Every time the gear is moving, data is recording where the ship is and what is being used. Cameras capture every fish that passes through the sorting area, and grids all over the deck help size them. A human later watches a sample of that footage to compare it to what the ship’s own logbook recorded, and when discrepancies arise it costs the ship more money to pay for a deeper audit.
It also costs the ship time if the audit has to be completed before it can leave the dock. That, Mose and Turris say, is the real deterrent.
The people doing that audit, often, are former observers themselves — only working from a warm, dry office instead of at sea.
Turris says that’s an improvement for everyone.
“[Electronic monitoring] works 24 hours a day and captures information in all places at all times, as opposed to an observer — even two observers.”
Turris and Mose downplay the role the whistleblowers’ allegations played in the acceleration of their electronic monitoring program.
“I don’t mind saying that the whistleblower … when we were made aware about his complaint, [the revelations were] certainly alarming and disappointing,” Mose said.
The revelation “helped to accelerate the move,” Turris says. But there was more at play, including efficiency gains and the pandemic: “To be completely honest, outside of that, we were already on the path to [electronic monitoring]. I think COVID accelerated this exponentially.”

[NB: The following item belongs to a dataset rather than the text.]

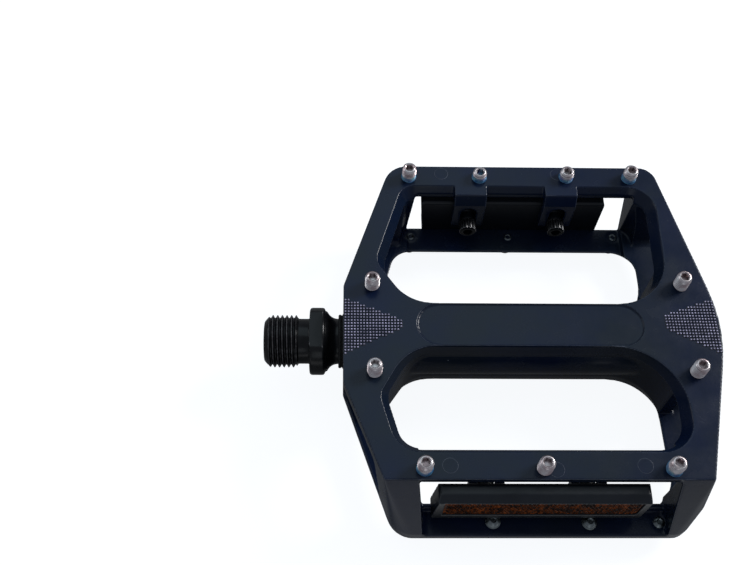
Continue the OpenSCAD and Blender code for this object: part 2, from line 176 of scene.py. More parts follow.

But a DFO memorandum for then-minister Jordan in May 2021 suggests that from the government’s perspective, the issues were much more closely related. The briefing memo lumps together the big issues that have been plaguing the observer program — harassment and a lack of jurisdiction to deal with it, the financial strain on observer companies, and the pandemic — as the reasons to more widely overhaul the system. The changes proposed to deal with the multitude of problems include electronic monitoring and the new, as-yet unreleased, observer harassment policy.
In September 2020, four months after the first investigation was released in The Narwhal, then-fisheries minister Jordan approved the creation of a $2 million fund to modernize the at-sea observer program, “focusing on addressing the vulnerabilities resulting from the current delivery model.” According to a briefing note, those vulnerabilities included “challenges in recruitment and retention of qualified at-sea observers, particularly in light of recent media attention on incidents of harassment in the industry.”
Archipelago is among the beneficiaries of that $2 million program as it works toward growing its electronic monitoring operations. Scott Buchanan, Archipelago’s vice president for operations, declined to comment for this article.
“We were disappointed with how Archipelago was presented in the [earlier] articles and as such do not wish to provide you with any information or our perspective on the ongoing changes being made as monitoring programs and fisheries continue to evolve,” he wrote in an email.
MacDuffee and Mitchell are wary of the shift toward electronic monitoring, though not opposed to it.
The observer companies that failed to deal with observer harassment, after all, are the same companies that will be handling the electronic data. And it will all be overseen by DFO, which has spent a decade turning a blind eye to problems in the industry.
“Are they suddenly going to start being super transparent? I don’t think so,” Mitchell says. “I think it’s more a move to avoid accountability.”